* [WHAT THE TASK REQUIRES]
Everything from the first line down to the line containing "mesh: a closed" should be reproduced exactly; please include nothing else.

* [SUPPLIED INFORMATION]
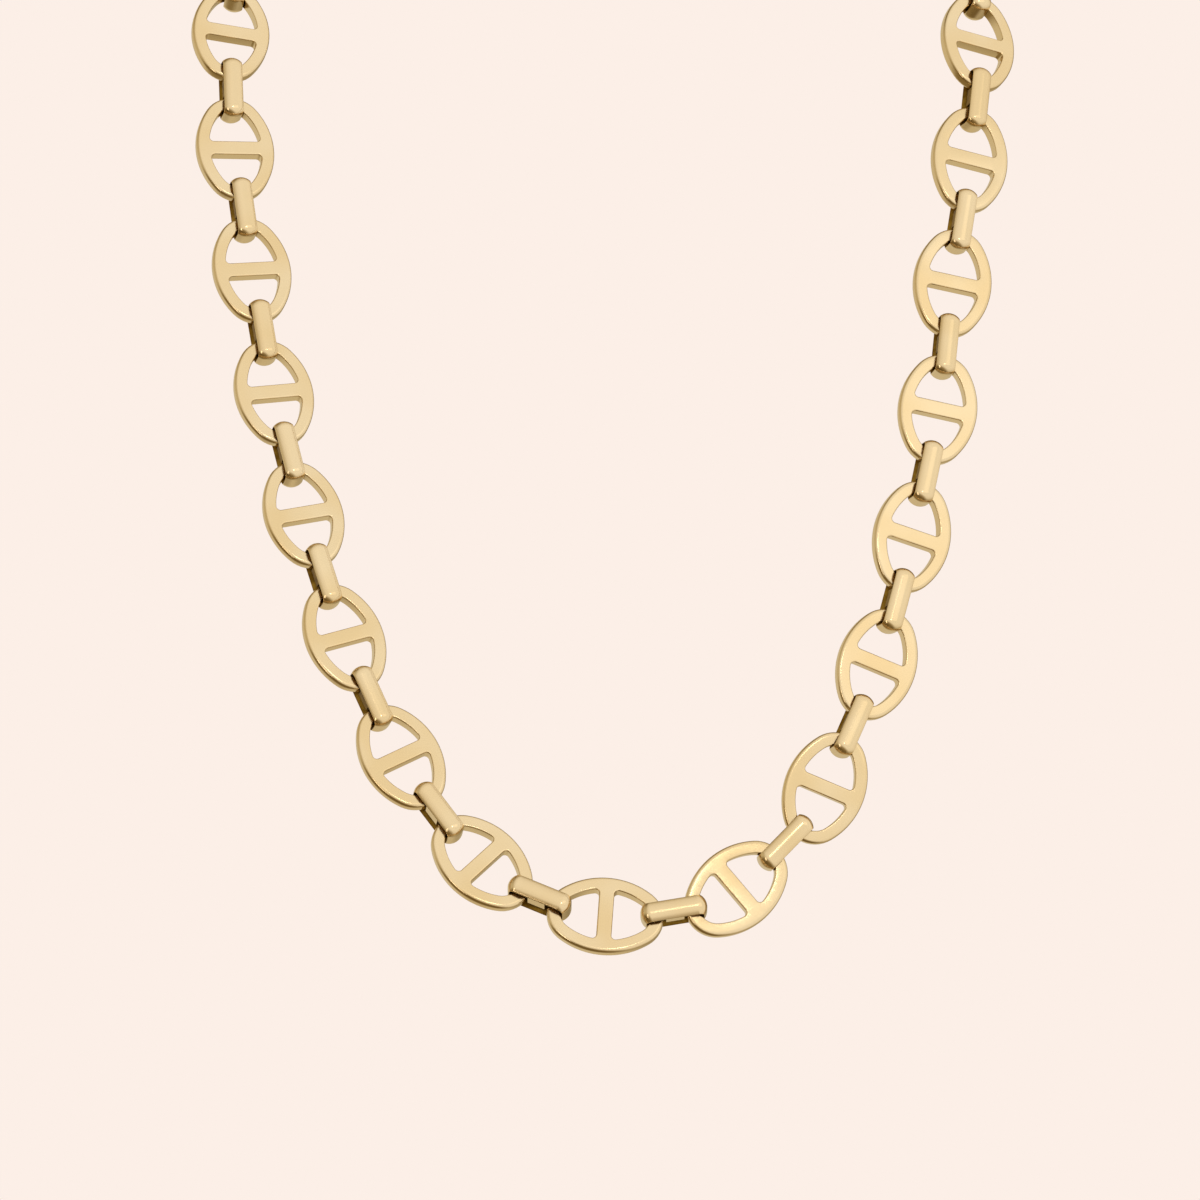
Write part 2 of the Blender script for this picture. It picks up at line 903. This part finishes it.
@dataclass
class Seat:
    """Where a CAD piece sits: its middle, its direction along the chain and its front."""

    middle: Vector
    along: Vector
    front: Vector

    def matrix(self) -> Matrix:
        """The move from a piece about the origin in millimetres to its place in metres."""
        side = self.front.cross(self.along)
        turned = Matrix((self.along, side, self.front)).transposed().to_4x4()
        return Matrix.Translation(self.middle) @ turned @ Matrix.Scale(MM, 4)


def moments(mesh: bpy.types.Mesh) -> tuple[Vector, list[Vector]]:
    """Finds a solid's centroid and principal axes from its triangles.

    Args:
        mesh: a closed mesh, whose triangles may be loose.

    Returns:
        The centroid, and the axes in order from the longest spread to the shortest.
    """
    mesh.calc_loop_triangles()
    points = numpy.array([v.co[:] for v in mesh.vertices])
    corners = points[numpy.array([t.vertices[:] for t in mesh.loop_triangles])]
    origin = points.mean(axis=0)
    a, b, c = (corners[:, i] - origin for i in range(3))
    volume = numpy.einsum("ij,ij->i", a, numpy.cross(b, c)) / 6
    total = volume.sum()
    centroid = ((a + b + c) / 4 * volume[:, None]).sum(axis=0) / total
    spread = numpy.zeros((3, 3))
    s = a + b + c
    for p in (a, b, c, s):
        spread += numpy.einsum("i,ij,ik->jk", volume / 20, p, p)
    spread = spread / total - numpy.outer(centroid, centroid)
    values, axes = numpy.linalg.eigh(spread)
    order = values.argsort()[::-1]
    return Vector(centroid + origin), [Vector(axes[:, i]) for i in order]


def reach(mesh: bpy.types.Mesh, axis: Vector) -> tuple[float, float]:
    """How far a mesh reaches along an axis, lowest and highest."""
    along = [v.co.dot(axis) for v in mesh.vertices]
    return min(along), max(along)


def seat_of(node: bpy.types.Object, kind: Kind, ahead: Vector, facing: Vector) -> Seat:
    """Works out where a CAD piece sits, from its mesh.

    Args:
        node: the CAD piece.
        kind: what it is.
        ahead: roughly the direction along the chain.
        facing: the front direction of the piece before it.

    Returns:
        Its seat.
    """
    mesh = node.data
    centroid, axes = moments(mesh)
    along = axes[0] if axes[0].dot(ahead) > 0 else -axes[0]
    front = axes[2] if kind is not Kind.CONNECTOR else axes[1]
    middle = Vector()
    for axis in axes:
        low, high = reach(mesh, axis)
        middle += axis * (low + high) / 2
    if kind is Kind.LINK:
        front = front if front.dot(facing) > 0 else -front
    elif kind is Kind.CONNECTOR:
        front = front if front.dot(centroid - middle) > 0 else -front
    else:
        # The thumb bar stands out on the front, so the middle of the body is nearer
        # the back than the middle of the piece.
        back = 1 if (centroid - middle).dot(front) > 0 else -1
        front = -back * front
        low, _ = reach(mesh, front)
        middle += front * (low + Clasp.thick / 2 * MM - middle.dot(front))
    return Seat(middle, along, front)


@dataclass
class Chain:
    """The whole chain: every CAD piece is replaced by a modelled one in its place."""

    finish: PolishedGoldPlate = field(default_factory=PolishedGoldPlate)
    recess: UnpolishedGoldPlate = field(default_factory=UnpolishedGoldPlate)
    rubbed_below_mm: float = -125.0
    gold: bpy.types.Material = field(init=False)
    dull: bpy.types.Material = field(init=False)

    def kind_of(self, name: str) -> Kind:
        """The kind of piece that a node's name gives."""
        return next(k for k in Kind if name.startswith(k.value))

    def order(self) -> list[str]:
        """The nodes' names in their order along the chain."""
        links = sorted(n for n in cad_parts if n.startswith(Kind.LINK.value))
        joins = sorted(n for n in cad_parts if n.startswith(Kind.CONNECTOR.value))
        half = len(joins) // 2
        beads = links[:half] + [Kind.CLASP.value] + links[half:]
        return [name for pair in zip(beads, joins) for name in pair]

    def place(self, name: str, model: bpy.types.Object, seat: Seat) -> bpy.types.Object:
        """Copies a model to a node's place and dresses it.

        Args:
            name: the node that the copy stands for.
            model: the modelled piece in millimetres.
            seat: where the node sits.

        Returns:
            The placed piece.
        """
        piece = model.copy()
        piece.data = model.data.copy()
        piece.name = piece.data.name = f"gold_{name}"
        bpy.context.collection.objects.link(piece)
        piece.data.transform(seat.matrix())
        piece.data.materials.append(self.gold)
        if name.startswith(Kind.CONNECTOR.value):
            # The lowest connectors rub most in wear, which keeps their bridges bright
            rubbed = seat.middle.z < self.rubbed_below_mm * MM
            piece.data.materials.append(self.dull)
            piece.data.materials.append(self.gold if rubbed else self.dull)
        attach(piece, BODY)
        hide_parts(name)
        return piece

    def build(self) -> None:
        """Models each kind of piece once and sets the copies in their places."""
        self.gold = self.finish.make()
        self.dull = self.recess.make()
        models = {
            Kind.LINK: MarinerLink().build(),
            Kind.CONNECTOR: Connector().build(),
            Kind.CLASP: Clasp().build(),
        }
        names = self.order()
        middles = {n: sum(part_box(n), Vector()) / 2 for n in names}
        facing = Vector((0, -1, 0))
        for i, name in enumerate(names):
            ahead = middles[names[(i + 1) % len(names)]] - middles[names[i - 1]]
            kind = self.kind_of(name)
            seat = seat_of(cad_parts[name], kind, ahead, facing)
            facing = seat.front
            self.place(name, models[kind], seat)
            log.info("%s placed at %s mm", name, [round(c / MM, 1) for c in seat.middle])
        for model in models.values():
            bpy.data.objects.remove(model)


@dataclass(frozen=True)
class Lamp:
    """A soft rectangular lamp: its place and size in metres and its power in watts."""

    name: str
    place: tuple[float, float, float]
    size: tuple[float, float]
    power: float
    colour: str = "#FFF4E6"
    aim: tuple[float, float, float] = (0, -0.05, -0.08)

    def hang(self) -> None:
        """Adds the lamp to the scene, looking at the chain."""
        data = bpy.data.lights.new(self.name, "AREA")
        data.shape, data.energy = "RECTANGLE", self.power
        data.size, data.size_y = self.size
        data.color = linear(self.colour)[:3]
        lamp = bpy.data.objects.new(self.name, data)
        lamp.location = self.place
        way = Vector(self.aim) - Vector(self.place)
        lamp.rotation_euler = way.to_track_quat("-Z", "Y").to_euler()
        bpy.context.collection.objects.link(lamp)


@dataclass
class Studio:
    """Plain pale floor, soft light and the camera at the photograph's angle."""

    field_mm: float = 147.6
    away_mm: float = 1007.4
    sensor_mm: float = 36.0
    camera_mm: tuple[float, float, float] = (-3.11, -1109.4, -101.87)
    camera_reach: tuple[float, float] = (0.05, 20)
    floor_z_mm: float = -300.0
    floor_r_mm: float = 1450.0
    floor_steps: int = 96
    paper: MattPaper = field(default_factory=MattPaper)
    backdrop: str = "#FCEFE7"
    bright_side: tuple[float, float, float] = (0.6, -0.65, 0.35)
    bright_stops: tuple[tuple[float, str], ...] = (
        (0.0, "#D8CFB8"), (0.19, "#CFC4A8"), (0.29, "#8A7A58"), (0.38, "#5E4E2E"),
        (0.46, "#9A8C70"), (0.55, "#D2C8B4"), (0.68, "#EFE9DF"), (0.88, "#FDF9F2"),
        (1.0, "#F8F5EE"),
    )
    under_side: tuple[float, float, float] = (0, 0, -1)
    under_stops: tuple[tuple[float, str], ...] = (
        (0.51, "#000000"), (0.6, "#8C8068"), (0.75, "#A39678"), (0.95, "#B5A98F"),
    )
    left_side: tuple[float, float, float] = (-1.0, -0.25, 0.2)
    left_stops: tuple[tuple[float, str], ...] = (
        (0.78, "#000000"), (0.86, "#B0A284"), (1.0, "#CFC4A8"),
    )
    shaded_side: tuple[float, float, float] = (-0.55, -0.35, -0.75)
    shade_stops: tuple[tuple[float, str], ...] = (
        (0.74, "#FFFFFF"), (0.88, "#A59676"), (1.0, "#A59676"),
    )
    lamps: tuple[Lamp, ...] = (
        Lamp("key_lamp", (0.68, -0.92, 0.4), (0.7, 0.6), 0.3),
        Lamp("edge_lamp", (-0.6, -0.9, -0.25), (0.12, 0.5), 0.5),
        Lamp("spot_lamp", (0.15, -1.15, 0.35), (0.12, 0.12), 0.36),
    )

    def add_camera(self) -> None:
        """Sets the camera level, far off on a long lens."""
        data = bpy.data.cameras.new("camera")
        data.sensor_width = self.sensor_mm
        data.lens = self.sensor_mm * self.away_mm / self.field_mm
        data.clip_start, data.clip_end = self.camera_reach
        camera = bpy.data.objects.new("camera", data)
        camera.location = [c * MM for c in self.camera_mm]
        camera.rotation_euler = (math.radians(90), 0, 0)
        bpy.context.collection.objects.link(camera)
        bpy.context.scene.camera = camera

    def add_floor(self) -> None:
        """Lays a round sheet of paper under the chain."""
        deselect()
        bpy.ops.mesh.primitive_circle_add(
            vertices=self.floor_steps, radius=self.floor_r_mm * MM, fill_type="NGON",
            location=(0, 0, self.floor_z_mm * MM),
        )
        floor = settle("floor")
        floor.data.materials.append(self.paper.make())
        floor.visible_glossy = False

    def glow(
        self, tree: bpy.types.NodeTree, side: tuple[float, float, float],
        stops: tuple[tuple[float, str], ...],
    ) -> bpy.types.NodeSocket:
        """Colours the room by how far a direction points to one side.

        Args:
            tree: the node tree that gets the nodes.
            side: the side, of any length.
            stops: colours from 0 for straight away to 1 for straight towards it.

        Returns:
            The colour.
        """
        way = add_node(tree, "ShaderNodeTexCoord").outputs["Generated"]
        toward = add_node(
            tree, "ShaderNodeVectorMath", {"operation": "DOT_PRODUCT"},
            {1: Vector(side).normalized()}, {0: way},
        )
        share = add_node(
            tree, "ShaderNodeMapRange", values={"From Min": -1.0, "From Max": 1.0},
            links={"Value": toward.outputs["Value"]},
        )
        ramp = add_node(
            tree, "ShaderNodeValToRGB", links={"Fac": share.outputs["Result"]}, stops=stops,
        )
        return ramp.outputs["Color"]

    def add_surroundings(self) -> None:
        """Makes the room: peach to the eye, and a soft fall off round it to the metal."""
        world = bpy.data.worlds.new("room")
        bpy.context.scene.world = world
        world.use_nodes = True
        tree = world.node_tree
        tree.nodes.clear()
        lit = self.glow(tree, self.bright_side, self.bright_stops)
        for blend, side, stops in (
            ("LIGHTEN", self.under_side, self.under_stops),
            ("LIGHTEN", self.left_side, self.left_stops),
            ("MULTIPLY", self.shaded_side, self.shade_stops),
        ):
            lit = add_node(
                tree, "ShaderNodeMix", {"data_type": "RGBA", "blend_type": blend},
                {"Factor": 1.0}, {MIX_FIRST: lit, MIX_SECOND: self.glow(tree, side, stops)},
            ).outputs[MIX_RESULT]
        room = add_node(tree, "ShaderNodeBackground", links={"Color": lit})
        backdrop = add_node(
            tree, "ShaderNodeBackground", values={"Color": linear(self.backdrop)},
        )
        # The paper, the only matt thing here, is lit by the same even peach as is seen
        path = add_node(tree, "ShaderNodeLightPath")
        seen = add_node(
            tree, "ShaderNodeMath", {"operation": "MAXIMUM"},
            links={0: path.outputs["Is Camera Ray"], 1: path.outputs["Is Diffuse Ray"]},
        )
        both = add_node(
            tree, "ShaderNodeMixShader",
            links={
                "Fac": seen.outputs["Value"],
                1: room.outputs["Background"], 2: backdrop.outputs["Background"],
            },
        )
        add_node(tree, "ShaderNodeOutputWorld", links={"Surface": both.outputs["Shader"]})

    def build(self) -> None:
        """Sets up camera, floor, room and lamps."""
        self.add_camera()
        self.add_floor()
        self.add_surroundings()
        for lamp in self.lamps:
            lamp.hang()
        bpy.context.scene.view_settings.view_transform = "Standard"


def main() -> None:
    """Builds the scene and notes its size beside that of the CAD."""
    logging.basicConfig(level=logging.INFO, format="%(name)s: %(message)s")
    Studio().build()
    Chain().build()


if __name__ == "__main__":
    main()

* [ANSWER TO THIS TASK]
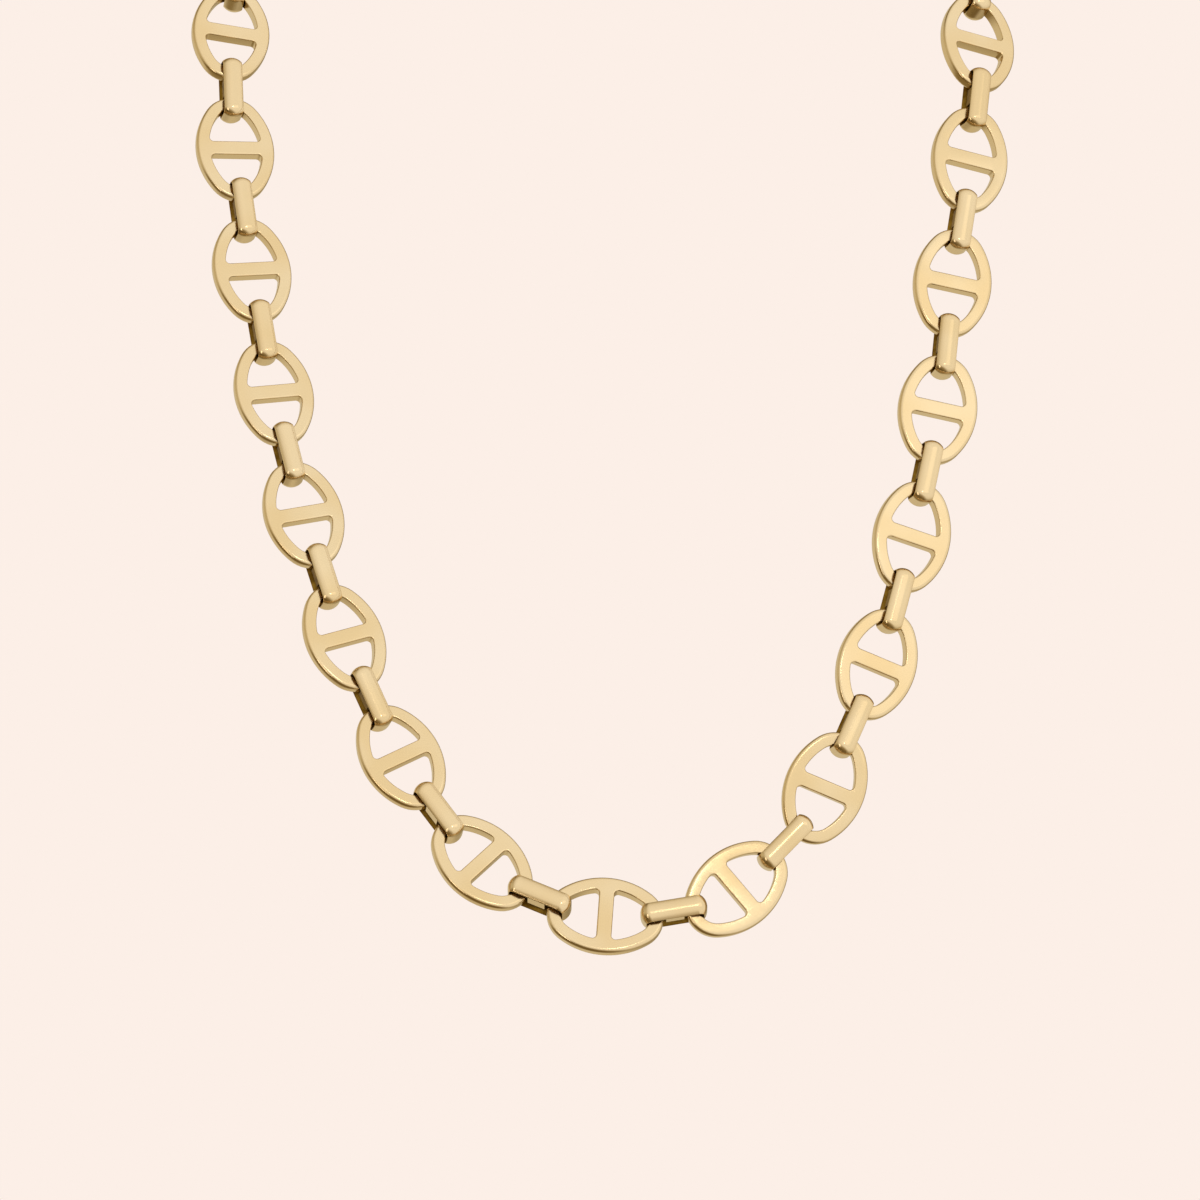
Write part 2 of the Blender script for this picture. It picks up at line 903. This part finishes it.
@dataclass
class Seat:
    """Where a CAD piece sits: its middle, its direction along the chain and its front."""

    middle: Vector
    along: Vector
    front: Vector

    def matrix(self) -> Matrix:
        """The move from a piece about the origin in millimetres to its place in metres."""
        side = self.front.cross(self.along)
        turned = Matrix((self.along, side, self.front)).transposed().to_4x4()
        return Matrix.Translation(self.middle) @ turned @ Matrix.Scale(MM, 4)


def moments(mesh: bpy.types.Mesh) -> tuple[Vector, list[Vector]]:
    """Finds a solid's centroid and principal axes from its triangles.

    Args:
        mesh: a closed mesh, whose triangles may be loose.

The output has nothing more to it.